Nasdaq is also understood to be exploring its own proposal to the SEC on direct listings. In a statement, a Nasdaq spokesperson says the stock exchange has “had extensive conversations with potential issuers and their advisors, financials institutions, and the SEC about the possibility and mechanics of a direct listing with a primary capital raise, and we intend to file changes to our rules that would allow direct listings with a primary capital raise.” (Interestingly, Nasdaq adds that it does “not believe that the proposed rule change filed by the NYSE fully considers the complexity of the issue.”)
How the SEC decides to proceed in the coming months could determine whether direct listings are here to stay—or end up consigned to the Wall Street history books as yet another brief fad.
Investment banks remain key
As evidenced by the Spotify and Slack issuances, the direct listing model has gained traction among tech unicorns and the private investors that helped them attain $1 billion-plus valuations. These days, such companies are often awash with privately raised capital and have little need for fresh funds via their public market forays. Rather, they’re more attracted to the prospect of allowing investors and shareholders (including, in many cases, their own stock-holding employees) reap the benefits of their positions by liquidating some, or all, of their equity stakes.
“High-growth tech companies are in the business of change and doing things in new and innovative ways,” according to Goldman Sachs managing William Connolly, who heads technology equity capital markets for the investment bank. “To some extent, there’s a natural affinity towards exploring a better way of doing something, and a willingness to try something different.” In a market where many tech firms have delayed going public in favor of staying private, Connolly notes that direct listings are an interesting route for those who care more about a path to liquidity than raising new capital on the stock market.
But for some, the fact that direct listings eschew many of the procedural, would-be safeguards of the traditional IPO process—such as underwriter-helmed roadshows that familiarize investors with companies, as well as the role of investment banks as “stabilization agents” able to buy excess shares and keep a stock’s price in check—elevates the risk for companies and public investors alike.
While Spotify and Slack are large, highly visible firms recognized by many investors, Killian believes the direct listing process “may work less well for companies that are not so well-known.”
“Think about a smaller tech or consumer company: the book-building process that underwriters do is very important to introducing a small company, getting the name out, having a roadshow, and generating [investor] interest,” she says. “Yes, [advisory fees are] cheaper—but at what cost?”

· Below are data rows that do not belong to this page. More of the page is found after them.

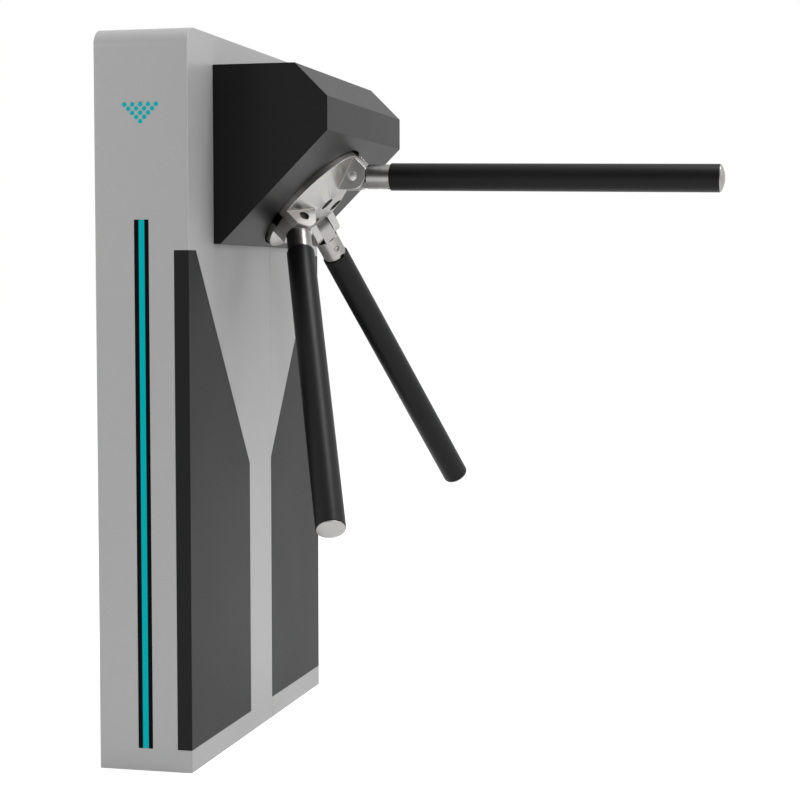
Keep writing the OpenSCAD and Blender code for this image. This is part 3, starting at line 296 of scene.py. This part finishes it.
def boardFinish(name, look):
    # Circuit board: copper tracks under the solder mask
    paint = newPaint(name)
    tracks = paint.node("ShaderNodeTexBrick", {"offset": 0.5, "squash": 1.0}, {
        "Vector": paint.mapped((1, 1, 1), look["turn"]), "Scale": look["tracks"], "Mortar Size": 0.035,
        "Color1": (0, 0, 0), "Color2": (0, 0, 0), "Mortar": (1, 1, 1)})
    soft = paint.noise(paint.mapped((30, 30, 30)), detail=2)
    paint.bump(tracks, 0.03, 0.4)
    return paint.finish(Base_Color=paint.mixed(tracks * 0.55, shade(look["colour"], 0.9), look["copper"]),
                        Roughness=soft * 0.15 + 0.25)


cyan = (0.0, 0.43, 0.47)

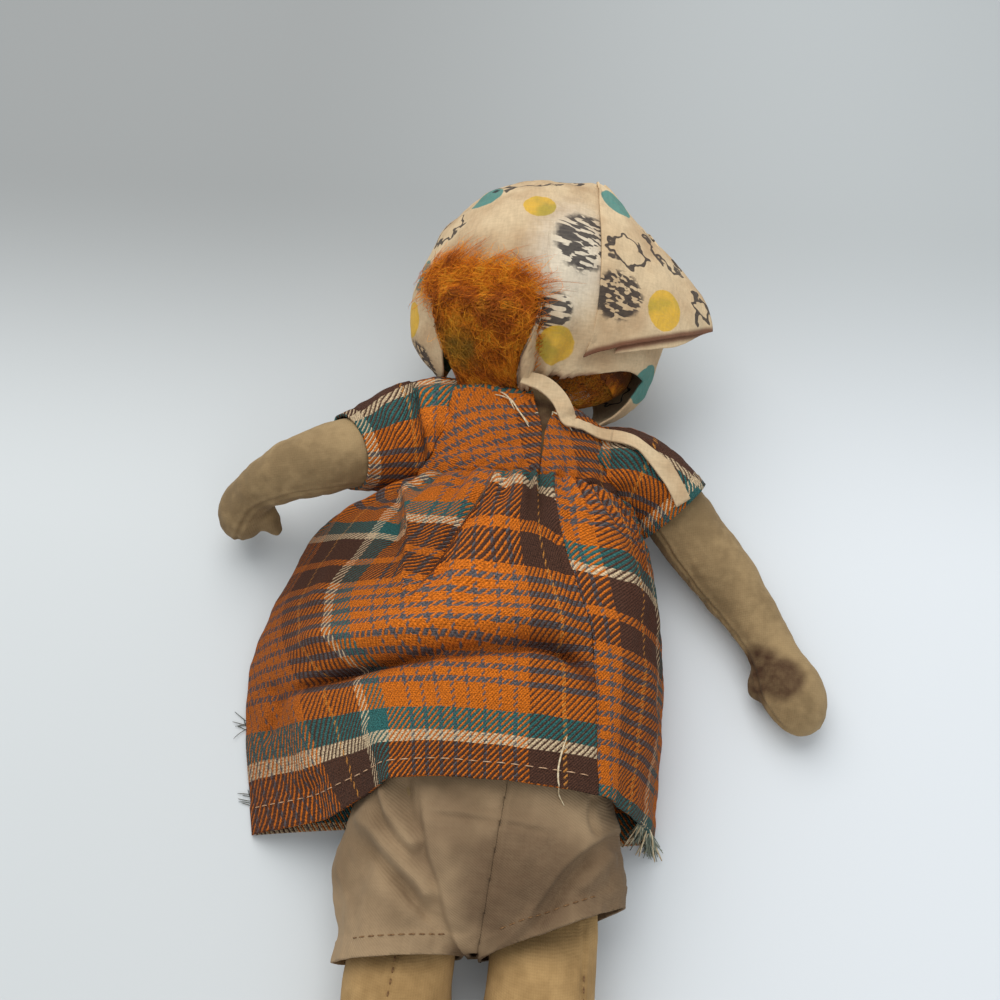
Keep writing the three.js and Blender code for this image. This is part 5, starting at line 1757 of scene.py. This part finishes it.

Some observers have speculated that direct listings pose a threat to investment banks’ traditional capital markets advisory businesses, since they break up the need for large teams of underwriters who can command tens of millions of dollars in fees for shepherding an IPO to fruition. With no need for underwriters, companies instead work with a much smaller team of advisors who, on aggregate, command significantly lower fees.

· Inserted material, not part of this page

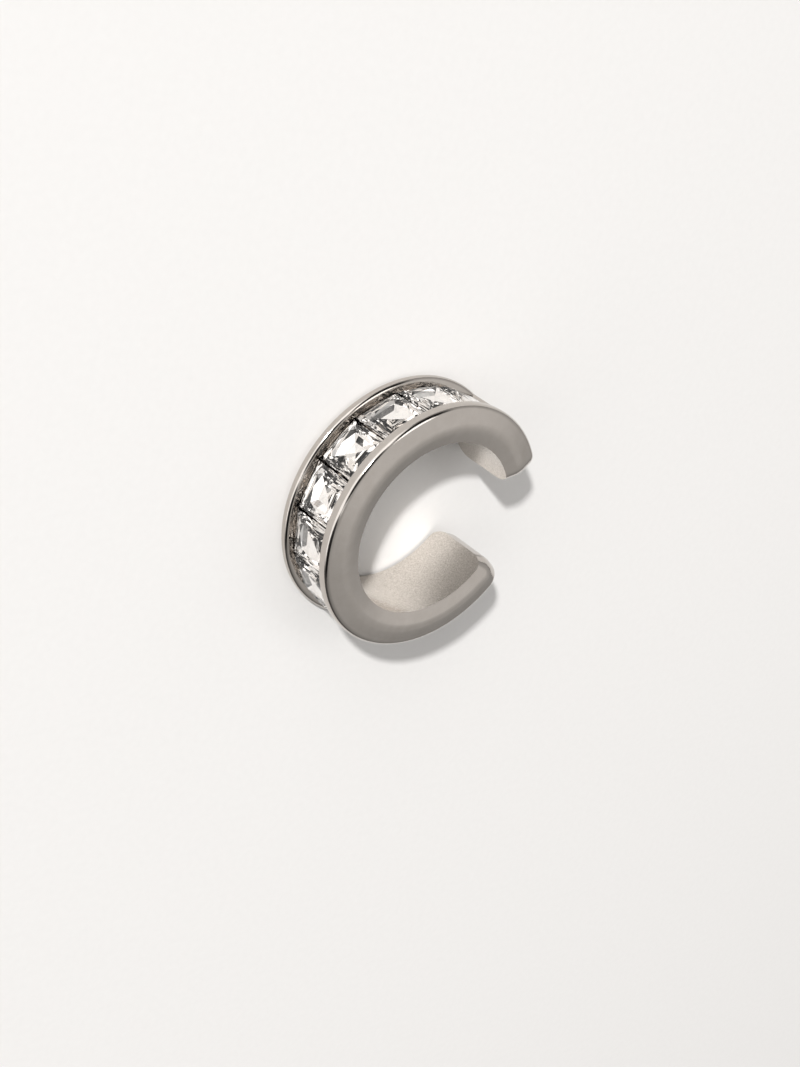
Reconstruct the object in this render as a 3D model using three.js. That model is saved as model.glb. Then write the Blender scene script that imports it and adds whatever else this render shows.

But multiple banking and legal sources who spoke with Fortune say the big banks have embraced direct listings as a welcome evolution of the public markets—one providing them with a new path to take companies public and develop long-term relationships with would-be issuers. Goldman Sachs’ Connolly notes that investment banks “continue to play an incredibly important role” in advising issuers on direct listings, including helping the company “tell its story” to investors and present its financials.
“I think the investment banks are genuinely excited about direct listings overall; they understand that the market changes, and they have to change with the market,” according to Daniel Forman, a partner at law firm Proskauer’s capital markets group. “Having a smaller group of advisors working more closely with an issuer can help banks build and maintain relationships resulting in additional opportunities to work with that issuer.”
Not everyone agrees. Ritter says he doesn’t buy the idea that Wall Street banks are thrilled about their altogether diminished role in direct listings—since they’re not able to “allocate underpriced shares to clients like hedge funds, who are willing to pay high brokerage fees to get those allocations,” he notes.
To lockup, or not to lockup?
Complicating any designs on allowing companies to raise fresh capital via direct listings is the matter of lockups. A customary feature of IPOs, they’re meant to control the supply of shares in the wake of a company’s offering by prohibiting existing investors from dumping their stock on the market, usually for up to six months after an IPO.
Since direct listings exclusively consist of secondary shares owned by existing investors, they render lockups moot. But it is worth asking how a direct listing featuring the issuance of primary shares would fare without a construct long used by underwriters to keep IPOs on course.
It’s unclear whether the absence of lockups in direct listings is a sticking point in the SEC’s deliberations over the NYSE’s proposal. But the very question about what to do with lockups—and the extent to which their unpopularity among existing investors has spurred the relevance of direct listings—has led some to suggest that a rethink is in order.
“It’s tough for an investment bank to do a normal IPO and tell their clients on the buy side that they should buy this stock, but not protect them from a large delude of capital for some period of time,” says Greg Rodgers, a partner at law firm Latham & Watkins. “That said, six months [for a lockup] seems way too long in this day and age.”
Rodgers predicted that the rise of direct listings could result in “more creativity around partial [lockup] releases” in traditional IPOs, whereby different investors are gradually allowed to sell their shares on the public market in an altogether shorter timeframe. Ritter agreed, noting that “the idea that every company should have a one-size-fits-all, 180-day lockup [period] isn’t necessarily all that appropriate.”
Whether direct listings establish themselves as a mainstay on the capital markets, or eventually fade into obscurity as a temporary trend (like the “Dutch auction” model that Google used to go public in 2004) remains to be seen. Santosh Rao, head of research at Manhattan Venture Partners, says direct listings have been primarily driven by an “abundance of liquidity in the private markets,” and predicted that when the private funding markets dry up, direct listings will go “out the window.”
But what seems apparent is that, more than ever, companies, investors, bankers and attorneys alike are considering more varied ways to make money on the public markets—and, with the SEC’s blessing, that could significantly change the way business is done on Wall Street in the years to come.
“Going forward, we’ll see more bespoke approaches and variations on the direct listing model, and traditional IPOs could look very different as well,” according to Daniel Forman, a partner at law firm Proskauer’s capital markets group. “We’ll see a shifting landscape about what it looks like to go public.”